2. In order to be valid, a form of proxy together with the power of attorney or other authority (if any) under which it is signed, or a notarially certified copy thereof, must be deposited at the Companys registered office at 75/F., The Center, 99 Queens Road Central, Hong Kong at least 48 hours before the time for holding the above Meeting. Completion and return of a form of proxy will not preclude a member from attending and voting in person if he is subsequently able to be present.
3. The Directors have recommended a final dividend for the year ended 31 December 2004 of RMB 0.10 per share and subject to the passing of the Resolution 2 above, the dividend is expected to be paid in Hong Kong dollars on or about 7 June 2005 to those shareholders whose names appear on the Companys register of shareholders on 4 May 2005.

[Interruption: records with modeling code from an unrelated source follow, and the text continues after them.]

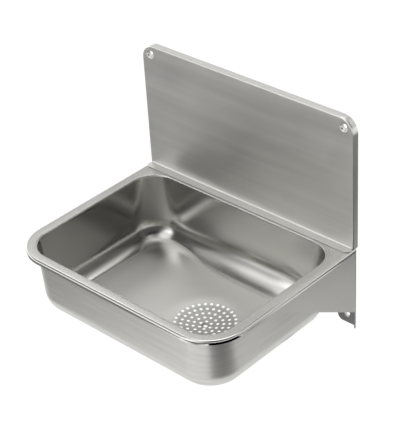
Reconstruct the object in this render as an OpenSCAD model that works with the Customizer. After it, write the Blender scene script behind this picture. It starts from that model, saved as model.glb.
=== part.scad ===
// Wall-hung utility sink, folded and drawn from stainless steel sheet.
// The origin is on the wall, at mid-width, level with the top of the rim.
// The front of the sink faces -Y, and the wall is the plane y = 0.

/* [Sheet] */
// Thickness of the bowl and splashback sheet
sheet_t = 1.2; // [0.8:0.1:2]
// Thickness of the bracket sheet
bracket_t = 2; // [1.5:0.1:3]

/* [Rim] */
// Width of the sink over the rim
rim_w = 500; // [440:5:600]
// Depth of the sink from the wall to the front of the rim
rim_d = 385; // [340:5:460]
// Radius of the two front corners of the rim
rim_front_r = 75; // [50:1:90]
// Radius of the two rear corners of the rim
rim_rear_r = 9; // [7:0.5:14]
// Height of the turned-down lip
lip_h = 8; // [6:0.5:14]
// Outside radius of the bend between rim and lip
lip_bend_r = 4; // [2.5:0.5:5]
// Height of the turned-up rear flange
upstand_h = 10; // [6:1:16]

/* [Bowl] */
// Width of the rim beside the bowl, from the lip to the bowl wall
side_margin = 22; // [18:1:36]
// Width of the rim in front of the bowl, from the lip to the bowl wall
front_margin = 20.5; // [18:0.5:40]
// Width of the rim between the splashback's ledge and the bend into the bowl
ledge_shelf = 0; // [0:1:20]
// Inside depth of the bowl
bowl_depth = 134; // [120:1:220]
// Inside radius between the walls and the floor
bowl_floor_r = 40; // [30:1:66]
// Radius of the corners of the flat floor
floor_corner_r = 22; // [2:1:40]
// Radius of the bend between rim and bowl wall
mouth_bend_r = 3; // [2.5:0.5:6]

/* [Drain] */
// Distance of the drain to the right of mid-width
drain_x = 57; // [-70:1:70]
// Distance of the drain from the wall
drain_y = 202; // [170:1:210]
// Radius of curvature of the dished drain
dish_r = 250; // [200:5:400]
// Radius of the roll from the floor into the dish
dish_roll_r = 100; // [60:5:120]
// Reach of the dished part from its centre
dish_reach = 58; // [57:1:62]
// Number of rings of holes round the centre hole
drain_rings = 5; // [3:1:5]
// Distance from one ring of holes to the next
drain_pitch = 11.2; // [10:0.1:11.4]
// Diameter of a drain hole
drain_hole_d = 6; // [4:0.5:7]
// Diameter of the centre hole, for the screw of a waste fitting
waste_screw_d = 7.5; // [6:0.5:8]
// Depth of the pressed seat round the centre hole
waste_seat_depth = 2.2; // [1:0.1:3]
// Radius of the flat of that seat
waste_seat_r = 5; // [4.5:0.1:5.5]

/* [Splashback] */
// Distance of the splashback's sides from the sides of the rim
splash_side_gap = 1; // [0:0.5:4]
// Height of the splashback above the rim
splash_h = 261.5; // [200:0.5:400]
// Depth of the splashback from the wall to its face
splash_d = 13; // [11:0.5:20]
// Radius of its two top corners
splash_corner_r = 30; // [15:1:60]
// Outside radius of its edge bends
splash_bend_r = 3; // [2:0.5:4]
// Radius of the bend between its face and its ledge
foot_bend_r = 3; // [2:0.5:5]
// Reach of the ledge in front of the face
ledge_d = 16; // [12:0.5:20]
// Radius of the ledge's two front corners
ledge_corner_r = 12; // [4:0.5:12]
// Weld gap between ledge and rim
ledge_gap = 0.4; // [0.2:0.1:1]

/* [Brackets] */
// Length of a bracket from the wall, along the rim
bracket_len = 228; // [150:1:300]
// Height of its side plate at the wall
bracket_h = 130; // [90:1:160]
// Height of the front tip of its side plate
bracket_tip = 2; // [1:0.5:10]
// Width of its wall flange
flange_w = 45; // [36:1:60]
// Distance of its screw hole above the foot of its wall flange
flange_toe = 19.5; // [14:0.5:30]
// Radius of the flange's lower inner corner
flange_corner_r = 12; // [4:1:18]

/* [Screw holes] */
// Distance of the screw holes from the sink's side
screw_inset = 22; // [20:0.5:28]
// Distance of the upper screw holes below the top of the splashback
screw_top = 18; // [16:0.5:40]
// Level of the lower screw holes, below the rim
screw_low = 155.5; // [150:0.5:160]
// Diameter of the screw holes
screw_d = 8.5; // [6:0.5:9]
// Width of the flat round an upper screw hole
screw_land = 1.75; // [0.5:0.25:2]
// Outside diameter of the pressed seats in the splashback
screw_seat_d = 18; // [14:0.5:20]
// Depth of the pressed seats in the splashback
screw_seat_depth = 4; // [2:0.5:6]
// Outside diameter of the countersinks in the brackets
bracket_sink_d = 15.5; // [11:0.5:18]
// Depth of the countersinks in the brackets
bracket_sink_depth = 1.2; // [0.4:0.1:1.2]

/* [Welds] */
// Diameter of a spot weld under the ledge
spot_d = 6; // [4:0.5:8]
// Number of spot welds under the ledge
spot_count = 9; // [3:1:12]
// Distance of the outer spot welds from the ends of the ledge
spot_inset = 29; // [16:1:60]
// Length of a stitch weld
stitch_len = 30; // [10:1:35]
// Number of stitch welds on each bracket
stitch_count = 4; // [2:1:4]
// Leg of a stitch weld
stitch_leg = 2.6; // [1.5:0.1:3]
// Distance of the outer stitches from the ends of the side plate
stitch_inset = 10; // [5:1:20]

/* [Hidden] */
$fn = 72;

steel = [0.72, 0.72, 0.70];
bracket_steel = [0.66, 0.67, 0.66];
weld_steel = [0.58, 0.58, 0.57];

// The bowl's rear wall stands clear of the ledge that lies on the rim
rear_margin = splash_d + ledge_d + ledge_shelf + mouth_bend_r;

// Plan of the rim and of the bowl's mouth, as [x0, y0, x1, y1]
rim_plan = [-rim_w / 2, -rim_d, rim_w / 2, 0];
bowl_plan = [-rim_w / 2 + side_margin, -rim_d + front_margin, rim_w / 2 - side_margin, -rear_margin];

// The bowl's upright corners round into the corners of its floor
bowl_corner_r = bowl_floor_r + floor_corner_r;

// Levels of the bowl
wall_foot_z = -(bowl_depth - bowl_floor_r);
floor_z = -bowl_depth;

// The dish is an arc of dish_r that rolls into the floor through an arc of dish_roll_r
dish_angle = asin(dish_reach / dish_r);
dish_edge = (dish_r + dish_roll_r) * sin(dish_angle);
dish_fall = (dish_r + dish_roll_r) * (1 - cos(dish_angle));
dish_centre_z = floor_z - dish_fall;
waste_seat_rim = waste_seat_r + waste_seat_depth;
waste_seat_top_z = dish_centre_z + dish_r - sqrt(dish_r * dish_r - waste_seat_rim * waste_seat_rim);

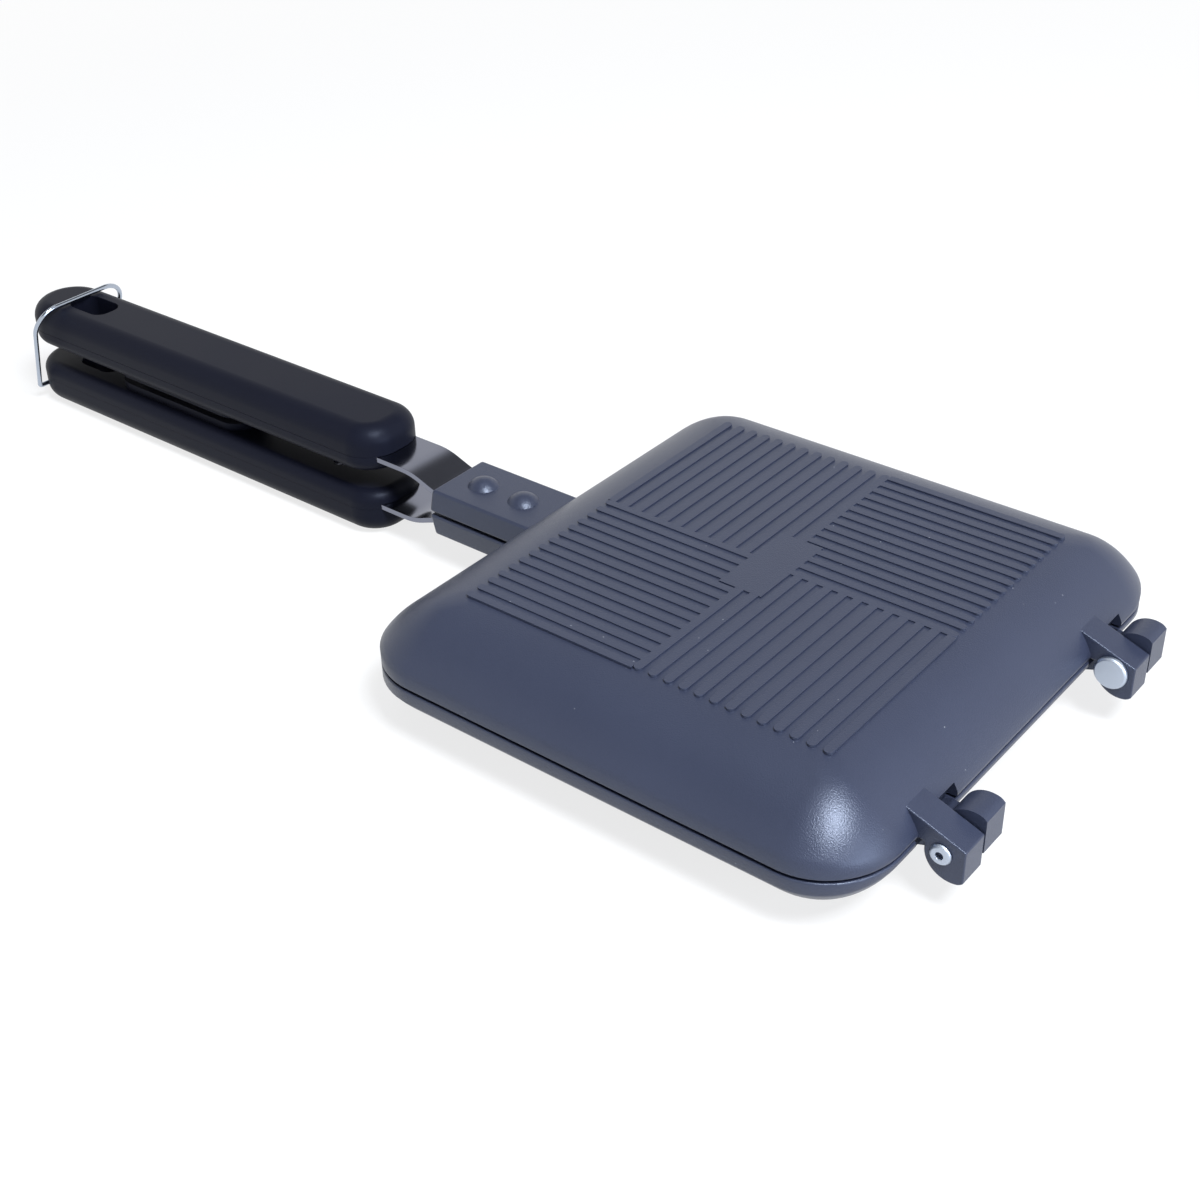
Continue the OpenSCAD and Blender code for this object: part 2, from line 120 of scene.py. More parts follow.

4. The Register of the shareholders will be closed on 5 May 2005 and 6 May 2005, during which dates no transfer of shares in the Company will be effected. In order to qualify for the proposed final dividend, all transfers, accompanied by the relevant certificates must be lodged with the Companys Share Registrar, Hong Kong Registrars Limited at 46th Floor, Hopewell Centre, 183 Queens Road East, Hong Kong not later than 4:00 p.m. on 4 May 2005.
5. In relation to the Ordinary Resolution set out in item 5 of the Notice, the Directors wish to state that they will exercise the powers conferred thereby to repurchase Shares in circumstances which they deem appropriate or for the benefit of the shareholders. The Explanatory Statement containing the information necessary to enable the shareholders to make an informed decision on whether to vote for or against the resolution to approve the repurchase by the Company of its own Shares, as required by the Listing Rules, will be set out in a separate letter from the Company to be enclosed with the 2004 annual report.
6. The votes to be taken at the Annual General Meeting will be taken by poll, the results of which will be announced after the Annual General Meeting.